My interpretation of Azure Landing Zones is that it’s both a technical framework and a way of working with Azure. I strongly believe we as infra people are here to enable the rest of the organization to work in Azure with as little friction as possible while staying inside the guardrails we’ve put up.
Simplified, the technical framework is:
- a management group structure
- a set of policy initiatives and policies
- dedicated platform subscriptions
- subscription vending
It’s not RBAC assignments, logging, or hub networking. Even if those are part of the reference architecture, I don’t think these have changed much with ALZ. A hub network has always been a hub network, RBAC assignments moved from resource group scopes in huge subscriptions to subscription scopes (or rg) in smaller app focused subscriptions, and logging is logging.
The other side is how we preferably work with Azure:
- one subscription per app (and environment if suitable)
- cost ownership tags on subscription
- budgets with thresholds and notifications on subscription
- Entra groups per subscription for access
Subscription vending is where ALZ becomes usable for the rest of the organization. The IT department should make it obvious how to request a landing zone, what parameters are required, how access is granted once it’s provisioned, what rules apply, and which guardrails teams need to stay within. If there’s too much friction here, at the start, we already lost.
Corp vs. Online
Now this riddle has puzzled historians for decades, and it still isn’t all that clear. But I want to give my view of what Corp vs. Online (Private vs Public) is.
Corp is where we deploy workloads that require private connectivity to other landing zones or on-premises. It can also be workloads that require maximum security but no private outbound connectivity from the actual landing zone. Deploying a workload here shouldn’t automatically give it access to other landing zones or on-premises as there should be a firewall in the hub.
Online is where we more freely can deploy workloads without the private network requirement. This doesn’t make the workloads unsecure. You can still configure resource firewalls, VNets, service endpoints, and even private endpoints if you feel like it. You just won’t have a pre-created VNet with a reserved IP address space and a peering to the hub.
Here’s the thing though, both of these are valid places to host workloads that can be reached from the internet. We should always expose workloads as securely as possible though using WAF for example.
From a policy perspective, the only difference between Corp and Online is a few policies that are applied to Corp, but not Online. Let’s focus on which policies matters for this post:
Public network access should be disabled for PaaS services
Configure Azure PaaS services to use private DNS zones
If you’re building a secure app with the need for on-premises access and say you have one workload in that stack that must be public for whatever reason, it’s totally acceptable to create a policy exemption. That’s what they’re for. Document it and follow up from time to time. Depending on your network setup, you may still have hub firewall controls for egress and traffic toward on-premises or other landing zones.
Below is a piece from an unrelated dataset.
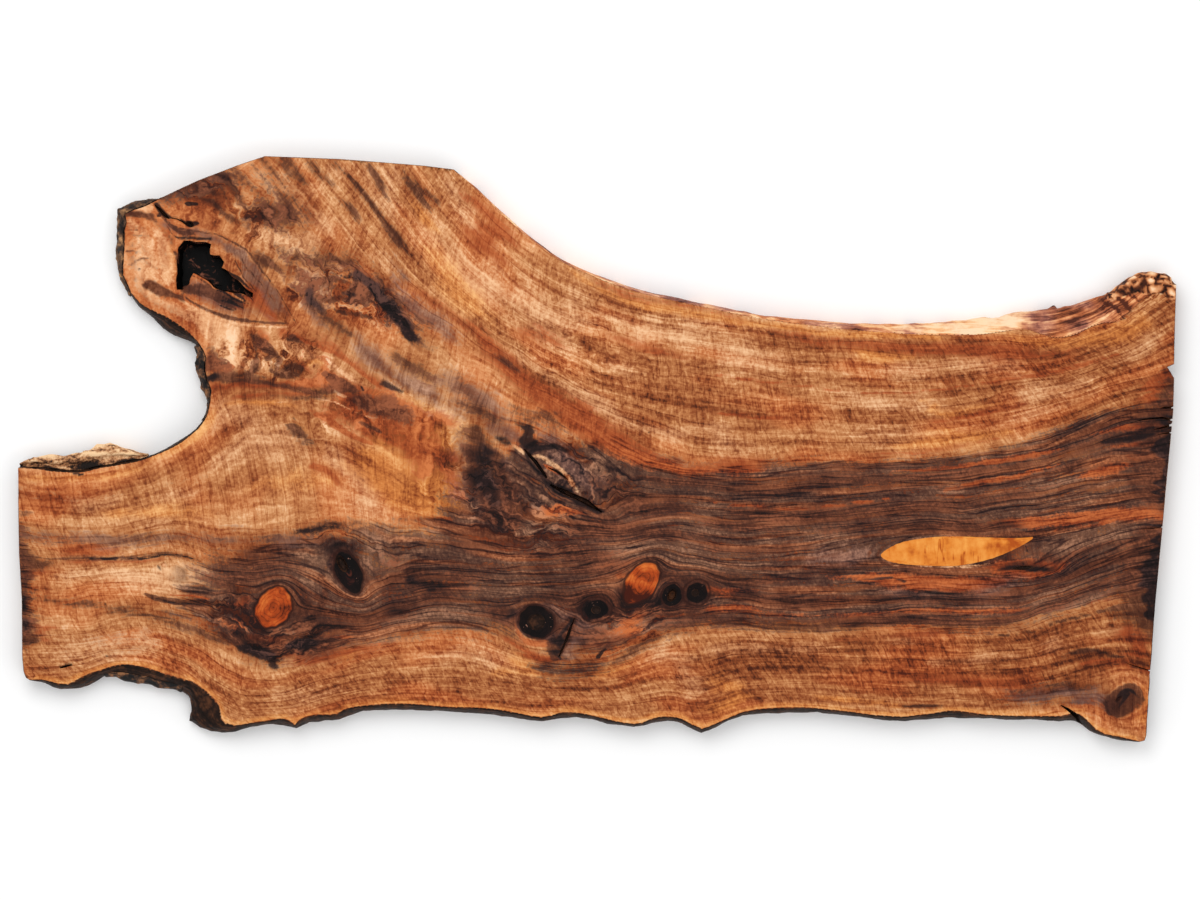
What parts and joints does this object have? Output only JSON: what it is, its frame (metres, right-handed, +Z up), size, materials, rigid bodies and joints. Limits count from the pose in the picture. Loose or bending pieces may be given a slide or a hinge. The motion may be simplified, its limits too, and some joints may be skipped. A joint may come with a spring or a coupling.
{
  "type": "live-edge walnut wood slab",
  "caption": "Live-edge walnut slab lying flat, forked at one end, with knots, a rotted hollow, drying splits and bark clinging to its natural edges.",
  "frame": {"origin": "centre of the bounding box, on the plane of the sawn underside", "axes": "+X along the slab from the forked end to the wide sawn end, +Y across it towards the upper limb, +Z up out of the show face"},
  "size_m": [2.4, 1.2158, 0.06],
  "materials": {
    "walnut": "oiled, satin",
    "bark": "rough, matt"
  },
  "bodies": {
    "root": {"slab": "walnut", "bark_arm": "bark", "bark_crotch": "bark", "bark_stub": "bark", "bark_bay": "bark"}
  },
  "joints": []
}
I’ve seen discussions where it’s suggested in these hybrid scenarios to move the app to Online and extend the Configure Azure PaaS services to use private DNS zones initiative there. I wouldn’t recommend this for a few reasons:
- you’re effectively forcing them to use the central privatelink zones, which creates a dependency on having a peering and configured DNS servers.
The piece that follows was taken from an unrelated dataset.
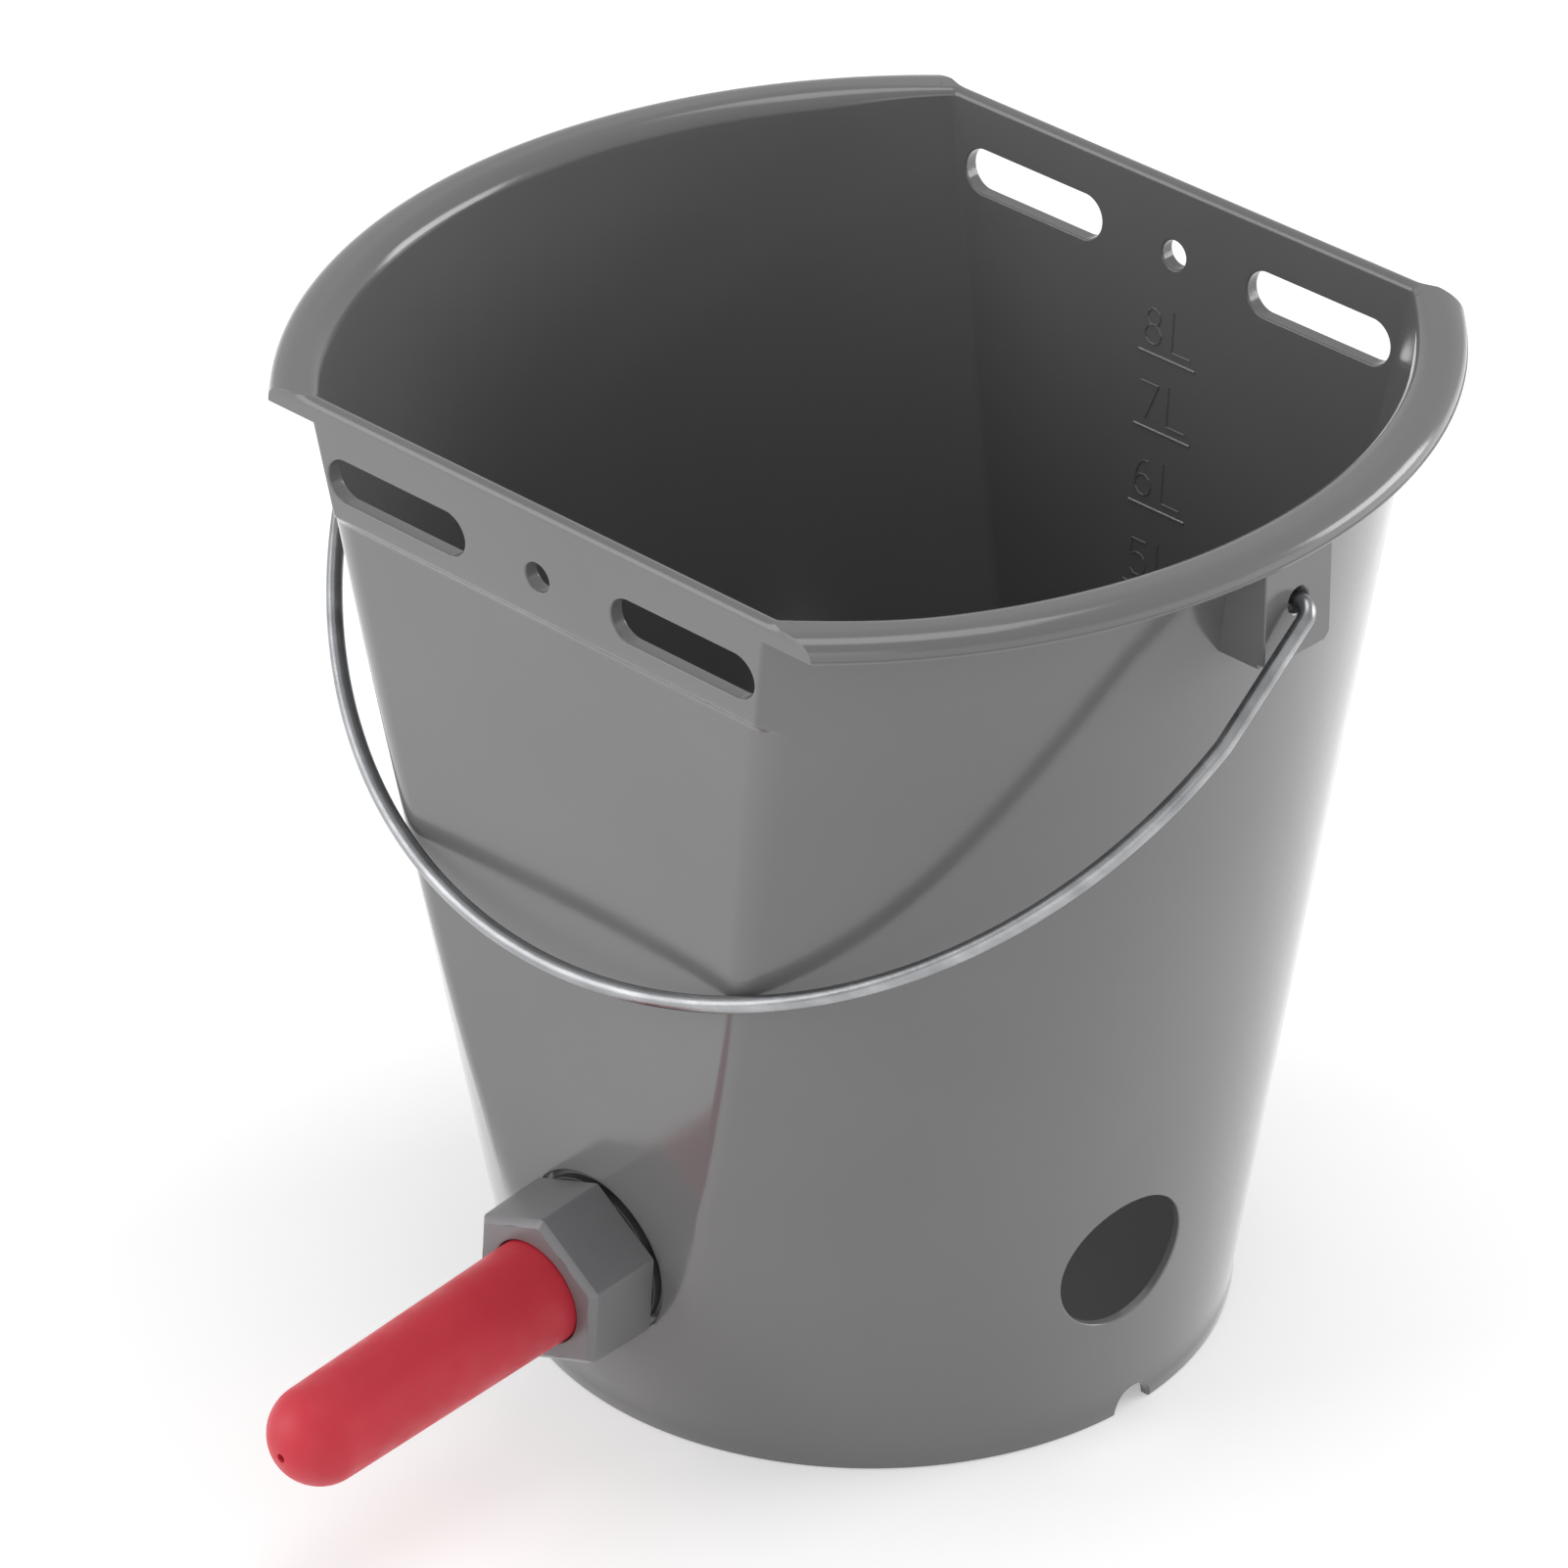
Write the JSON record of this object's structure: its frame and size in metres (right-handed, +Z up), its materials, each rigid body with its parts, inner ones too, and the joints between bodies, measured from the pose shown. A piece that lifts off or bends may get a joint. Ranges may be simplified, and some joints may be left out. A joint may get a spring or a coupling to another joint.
{
  "type": "calf feeder bucket",
  "caption": "Tapered plastic bucket with two flat hanging sides with slots, a swinging wire bail and a screwed-in ball valve with a rubber teat near the bottom.",
  "frame": {"origin": "middle of the bucket's round foot, on the ground", "axes": "+Z up along the bucket, -Y towards the teat, square to the flat side it is in, +X towards the side with the spare hole; the bail turns about X"},
  "size_m": [0.2986, 0.3309, 0.2774],
  "materials": {
    "bucket_plastic": "smooth moulded grey polypropylene",
    "zinc_wire": "drawn and galvanised",
    "nut_plastic": "fine moulded grey",
    "teat_rubber": "soft satin red",
    "gasket_rubber": "matte black",
    "valve_plastic": "natural white",
    "ball_plastic": "smooth natural white"
  },
  "bodies": {
    "bucket": {"bucket": "bucket_plastic", "valve_body": "valve_plastic", "inner_gasket": "gasket_rubber", "outer_gasket": "gasket_rubber", "ball_cage": "valve_plastic"},
    "bail": {"bail": "zinc_wire"},
    "teat": {"teat": "teat_rubber"},
    "nut": {"cap_nut": "nut_plastic"},
    "ball": {"valve_ball": "ball_plastic"}
  },
  "joints": [
    {"name": "bail_swing", "type": "hinge", "parent": "bucket", "child": "bail", "pos_m": [0, 0, 0.2593], "axis": [-1, 0, 0], "range_deg": [0, 265.1]},
    {"name": "teat_slide", "type": "slide", "parent": "bucket", "child": "teat", "axis": [0, -0.9976, -0.0698], "range_m": [0, 0.014]},
    {"name": "nut_turn", "type": "hinge", "parent": "teat", "child": "nut", "pos_m": [0, -0.10125, 0.0522], "axis": [0, -0.9976, -0.0698], "range_deg": [0, 1260]},
    {"name": "ball_lift", "type": "slide", "parent": "bucket", "child": "ball", "axis": [0, -0.9976, -0.0698], "range_m": [0, 0.003]}
  ],
  "couplings": [
    {"joint": "teat_slide", "follows": "nut_turn", "m_per_rad": 0.0006366}
  ]
}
- or you need to link the central privatelink zones to each Online landing zone VNet when they require it for their workload.
- you end up with a DNS model where nobody has clear ownership of privatelink zones, records, VNet links, and troubleshooting.
The policies assigned are guardrails, not the deciding factor for a whole stack. Instead of moving the workload to Online just to avoid a policy exemption, choose the path of least resistance.
In my usual vending model, Corp landing zones get a spoke VNet connected to the hub by default. Online landing zones don’t. App teams can still deploy their own VNets, private endpoints, and privatelink zones in Online to secure their workloads, but those private endpoints should be local to that app.
Corp vs. Online is not about locking everything down as much as possible. It’s about choosing the right access pattern for the workload. A common mistake is to treat Corp as “everything must be behind a private endpoint.” It’s usually the right choice, but it shouldn’t be the default answer to every question.
Private Endpoints and Developer Experience
Private Endpoints are great, but they’re not free. The PE resource has a direct cost and then there’s the bandwidth. A few function apps with their own storage accounts as an example. They also have an operational cost as DNS becomes more complex and troubleshooting becomes harder (tcpping is your friend).
Developers hate them! Maybe not hate, but it forces them to work in a way they’re not comfortable with. Suddenly they need to think about firewall rules, routing, VPN access, private DNS zones, and whether their traffic actually resolves to the private IP. This is where we must work together and enable them. Friction and all that.
The biggest complaint I hear is developer access and developer experience. How do they access resources behind Private Endpoints? If they’re lucky, a VPN is provided to use on their own PCs. But what about consultants, do they also qualify for VPN? Most of the time it’s some AVD or VDI solution that’s not optimized for developers; essential tools missing, no way to install what they need, slow machines.
This part is extremely important to have figured out before you start locking everything down in Corp. Happy workers, happy company?